The story of Adam and Eve, for instance, is not a testament to the powerful, freeing nature of choosing. Similarly, Rosenfeld points out that the allegory of Achilles’ choice between a long life or a heroic death is a scenario in which “decision making boiled down to two, unequal options.”
She references novels by Sylvia Plath, Margaret Wilkerson Sexton, and Frances Burney to trace the growing association between “choice-making and the construction of an autonomous, free self.”
In Rosenfeld’s view, consumerism ushered in centuries in which choice became increasingly important to social, economic, and political life. The first chapter delves into the origins of “shopping,” a once-novel experience invented by 18th-century British auctioneers.
The most prominent of the auctioneers, a Mr. Cock, pioneered a system of selling non-essential goods that turned the process of getting rid of inventory into a social event where people could peruse “choice” goods and flaunt their own powers of discernment. Instead of customers entering a market with a certain need, Mr. Cock encouraged them to view “shopping” as its own activity.
The practice spread, Rosenfeld writes: “[C]ustomers were repeatedly told by the mid-eighteenth century that they would confront situations in which plentiful ‘choices’ or ‘a great Choice’ or ‘the greatest of choice’ would be available, but also required of them.”
The centrality of choice moved from consumer life to social and political life, and often in ways that Rosenfeld acknowledges are positive.
Political movements for women’s suffrage, Civil Rights, and direct representation partially result from a public used to an expanded vision of personal choice. In various chapters, Rosenfeld traces how these changing norms influenced the freedom to choose religion, a partner, and elected officials in increasingly personal ways.
These explorations reveal unexpected origins for modern political and social practices.
Rosenfeld argues that the default way to vote in the U.S. — assembling in a public place only to vote in a private booth — results from an evolving view of personal choice. Whereas many American and English men once viewed voting individually and by personal whim as unbecoming, the growing primacy of individual choice helped lead voting away from public, often unanimous voting and toward the private ballot.

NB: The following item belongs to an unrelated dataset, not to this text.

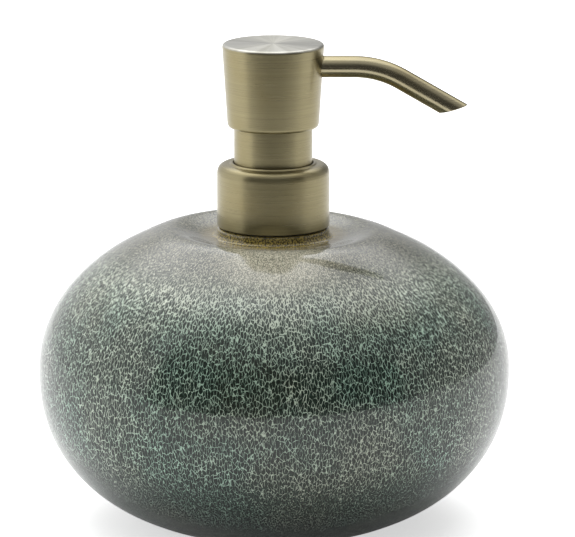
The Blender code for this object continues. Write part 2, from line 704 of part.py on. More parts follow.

Throughout “The Age of Choice,” Rosenfeld challenges the idea that increasing the number of choices was always seen as the way to give people more freedom.
By narrating how the perception of choosing changed, she also reveals how, even in a broadly choice-happy society, there are still frameworks and historical precedents that shape the decisions we make. Though Americans take pride in the power to choose, few question laws against, say, choosing to give up a kidney for profit.
Similarly, Rosenfeld argues that more choice does not necessarily mean more freedom. Choosing one tube of toothpaste over several others might be a mild amusement, but having unregulated, ineffective toothpaste options would make that choice frustrating.
Sometimes, Rosenfeld believes, American emphasis on choice makes it hard to imagine political action that requires not a personal decision, but joint action. Instead of deciding between many healthcare plans with hard-to-predict contingencies, she said, “I think many of us would feel better off with one good plan.” Reaching that point would require more than just picking.
Rosenfeld is less concerned with the pitfalls of choice, though, and more interested in how it’s taken for granted. Choice has already won. But when we say we want choice, what do we really want?